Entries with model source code
──────
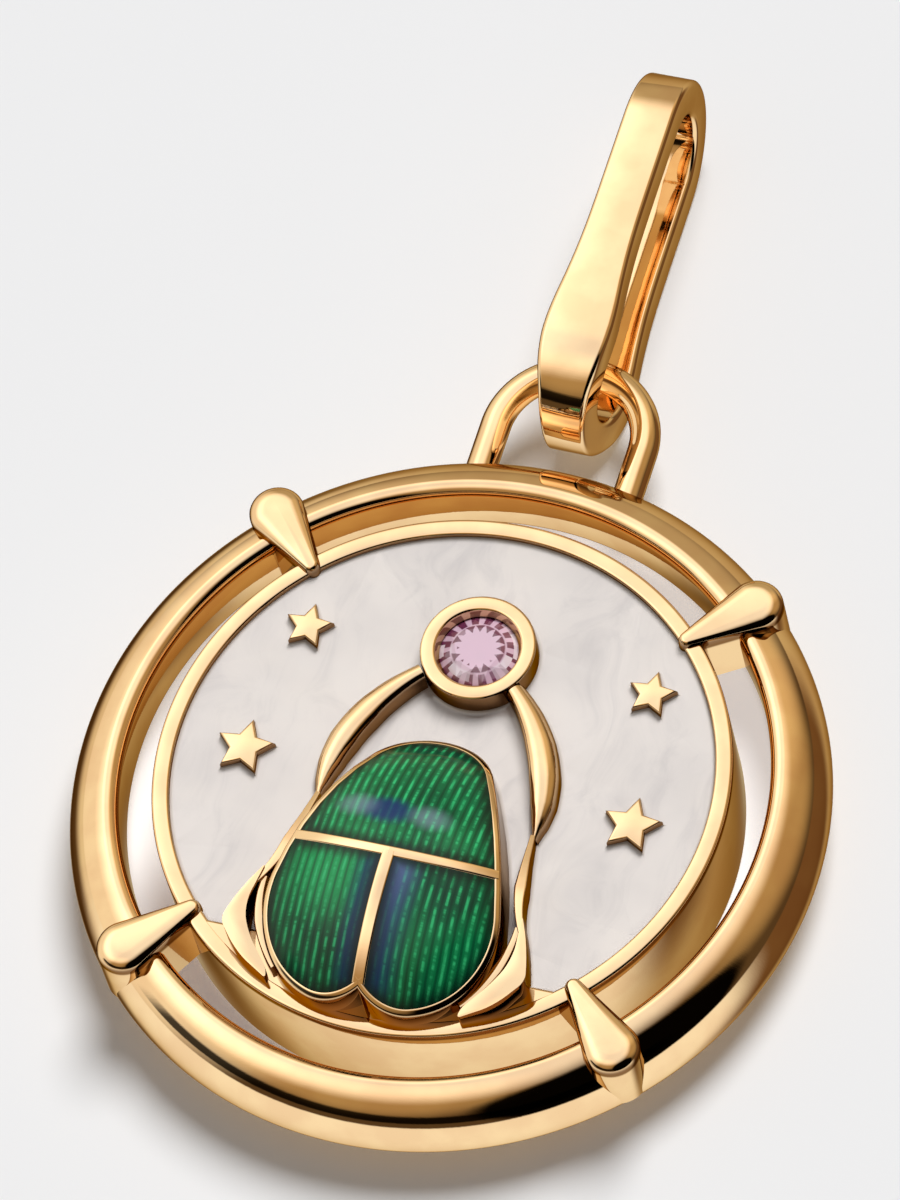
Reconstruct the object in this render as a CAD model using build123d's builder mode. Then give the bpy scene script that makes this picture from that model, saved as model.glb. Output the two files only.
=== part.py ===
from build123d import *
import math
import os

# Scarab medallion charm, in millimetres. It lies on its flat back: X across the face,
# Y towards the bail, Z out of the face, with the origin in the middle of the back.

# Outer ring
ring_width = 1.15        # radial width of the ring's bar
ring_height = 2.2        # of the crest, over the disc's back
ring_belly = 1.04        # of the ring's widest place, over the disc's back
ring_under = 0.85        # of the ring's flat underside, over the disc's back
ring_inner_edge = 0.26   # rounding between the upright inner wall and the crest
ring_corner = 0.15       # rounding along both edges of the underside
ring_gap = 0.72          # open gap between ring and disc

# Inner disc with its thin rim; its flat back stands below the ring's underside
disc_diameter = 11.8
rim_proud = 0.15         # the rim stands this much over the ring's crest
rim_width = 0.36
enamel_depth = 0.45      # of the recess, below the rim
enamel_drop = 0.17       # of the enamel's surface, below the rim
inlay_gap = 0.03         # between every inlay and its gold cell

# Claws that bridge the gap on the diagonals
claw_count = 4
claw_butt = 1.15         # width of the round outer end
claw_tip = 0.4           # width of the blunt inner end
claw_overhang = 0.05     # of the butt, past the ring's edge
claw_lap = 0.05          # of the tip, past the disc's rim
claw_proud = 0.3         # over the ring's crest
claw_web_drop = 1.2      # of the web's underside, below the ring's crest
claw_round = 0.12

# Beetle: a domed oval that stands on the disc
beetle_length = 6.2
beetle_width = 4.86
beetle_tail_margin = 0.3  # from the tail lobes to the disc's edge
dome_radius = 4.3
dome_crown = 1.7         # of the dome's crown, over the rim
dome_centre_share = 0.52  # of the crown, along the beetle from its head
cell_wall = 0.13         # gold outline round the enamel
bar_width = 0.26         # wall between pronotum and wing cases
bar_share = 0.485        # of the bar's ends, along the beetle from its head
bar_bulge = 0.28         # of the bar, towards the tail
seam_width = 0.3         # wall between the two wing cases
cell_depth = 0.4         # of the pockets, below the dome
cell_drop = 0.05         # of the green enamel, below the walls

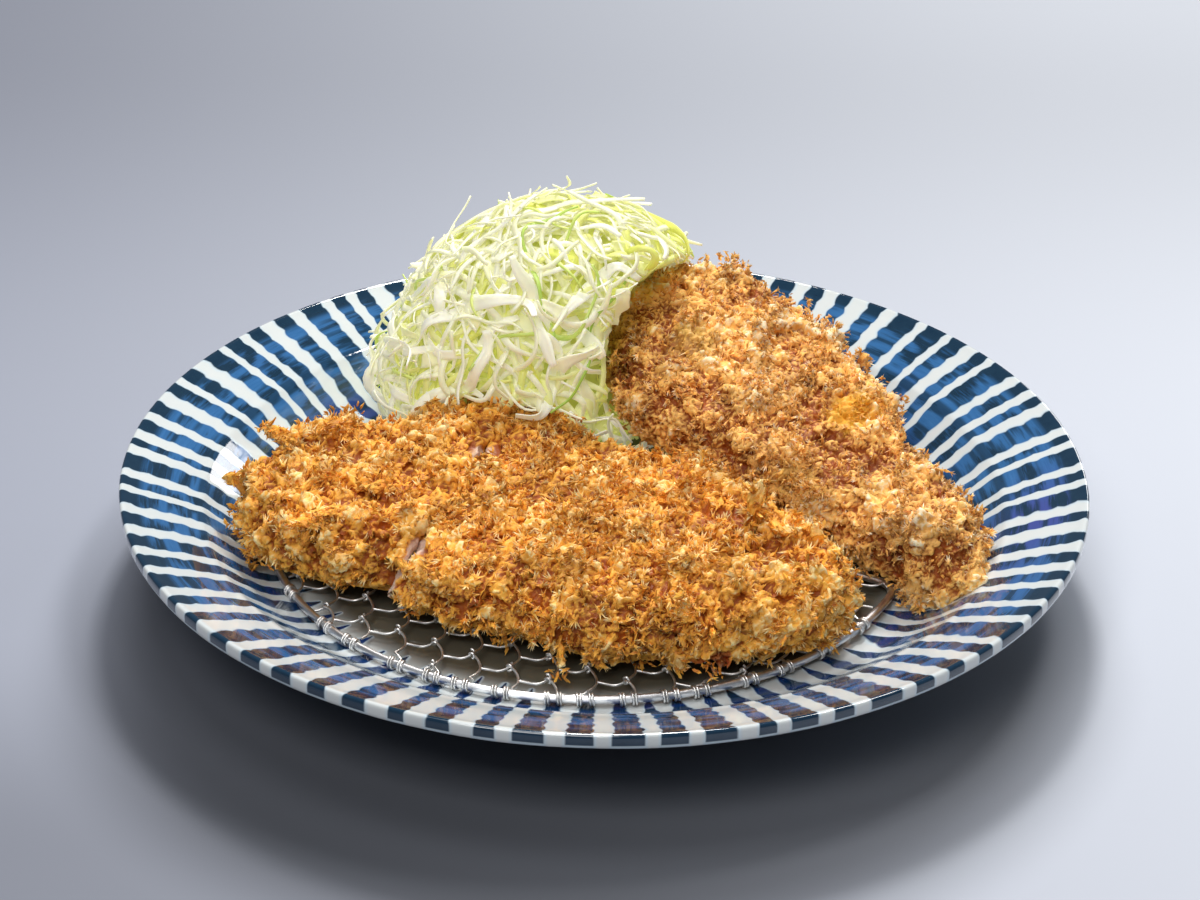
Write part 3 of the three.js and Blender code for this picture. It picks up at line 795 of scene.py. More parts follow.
──────
Exercise goal
Review the material and copy each line in which the word "scene" appears.

The response
Reconstruct the object in this render as a CAD model using build123d's builder mode. Then give the bpy scene script that makes this picture from that model, saved as model.glb. Output the two files only.
Write part 3 of the three.js and Blender code for this picture. It picks up at line 795 of scene.py. More parts follow.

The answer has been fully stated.